Monday, February 26, 2018

Still worth a kidney? Flagship smartphone prices are rising fast


MANILA - Where Apple goes, the industry follows. While late to the all-screen game, the iPhone X signalled aggressive pricing that outpaces the upgrades that are starting to get more iterative than revolutionary.

Samsung priced its 256 gigabyte S9 Plus, unveiled on Monday, at P60,990, P13,990 short of the P73,990 iPhone X with the same capacity.

A minimum wage earner in Metro Manila will have to toil for 129 days to buy the top end S9, if he doesn't spend for food or transportation for 4 months and works on weekends. And that's 30 more days if he wants the highest capacity iPhone X.

But flagship mobile tech is for luxury, not for utility. In the same vein, designer handbags can cost twice or thrice as much as an iPhone.

For the 10th anniversary edition of its most important device, Apple offered face unlock in place of fingerprint scanning, unicorn and poop animations mapped to the user's face, and portrait effects that simulate different types of lighting.

Despite Apple's knack for making new technologies accessible to the masses with clever branding, the features that were supposed to justify the price tag were unfinished. Face ID was not as reliable as Touch ID, Animoji was a novelty that was bound to iOS, and Portrait Lighting looked like paper cutouts.

For the S9, Samsung is promising 60 percent brighter images in low light compared to the S8, super slow motion to add drama to footage of free falls, flapping bird wings and bursting balloons. It is also challenging Animoji with AR Emoji, complete with a boxy fish character that looks like Pixar's Dory.

We have yet to spend enough time with the S9 to judge whether or not the price bump is justified. But the S9 is the same price as last year's larger S8+ when it was launched. This year's S9+ with 64GB of storage is priced at P52,990, P7,000 more expensive than its predecessor and P3,000 pricier than the larger Galaxy Note 8 from barely 5 months ago.

Chinese upstarts are also challenging Apple and Samsung with comparable, if not better performance, at roughly half the price. Huawei's Mate 10 Pro retails for P38,990 and offers free screen replacement in case of breakage, something that will cost you if you wreck your iPhone X.

Disruptor OnePlus is offering its flagship killer officially in the Philippines.

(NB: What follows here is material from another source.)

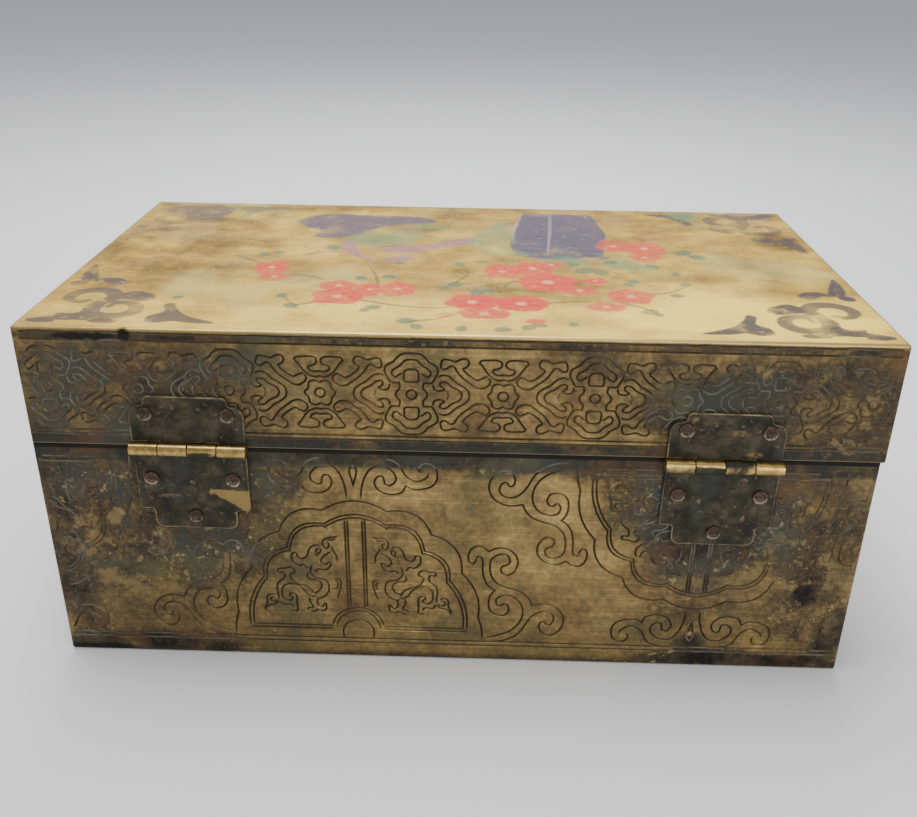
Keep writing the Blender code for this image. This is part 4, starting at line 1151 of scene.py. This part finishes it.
# Stains of the painted side as (x, y from the hinge edge, half width, half depth, tarnish)
TOP_PATCHES = (
    (0, 10, 120, 20, 0.20), (85, 20, 34, 20, -0.06), (-92, 66, 24, 30, 0.66), (-100, 112, 24, 18, 0.52),
    (66, 114, 18, 14, 0.62), (98, 70, 22, 34, 0.46), (10, 100, 10, 22, 0.50), (-20, 128, 90, 6, 0.60),
    (-48, 58, 26, 22, 0.42), (60, 62, 10, 12, 0.46), (-72, 30, 20, 16, 0.32), (109, 92, 6, 10, 0.75))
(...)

If you can live without water resistance and a design that looks like the iPhone 7 Plus, the OnePlus 5T offers a full screen display, fast performance, 64GB of onboard storage and long battery life starting at P26,990.

China's Xiaomi also opened its first official store in the Philippines, undercutting Apple and Samsung in terms of flagship price, while offering devices for the connected home including WiFi routers, desktops and laptops.

Smartphones are also becoming more and more expensive when the battle has begun to shift to software from hardware.

What Google's Pixel 2 and Pixel 2 XL lacks in terms of looks, it makes up for with slick software and an AI-powered camera that does with a single lens what it's competition can't do, even with two lenses.


At this year's Mobile World Congress in Barcelona, LG offered the V30 from late last year with upgraded internals, including double the storage and an AI-backed camera. It did not unveil a successor to the G6, which launched at the same gadget showcase last year, signaling a rethink in its mobile strategy.

Mobile phone sales worldwide were down 6.3 percent in the fourth quarter last year, the same period the iPhone X and Galaxy Note 8 went on sale, according to industry tracker IDC.

While manufacturers are pushing the limit in terms of pricing, consumers hit the pause button and were in no rush to upgrade, IDC said.

The iPhone X cost as much as P90,000 in the grey market when it first hit the Philippines. It now costs as low as P55,000 in unofficial stores after less than four months.


For those with gadget lust, price is not a consideration. But for the practical consumer, the choices are at their most varied.

And with the tech companies looking at AI powered devices that will replace the smartphone, forking out an insane amount for something that will suffer the inevitable fate of the typewriter in a few years is getting more difficult each year.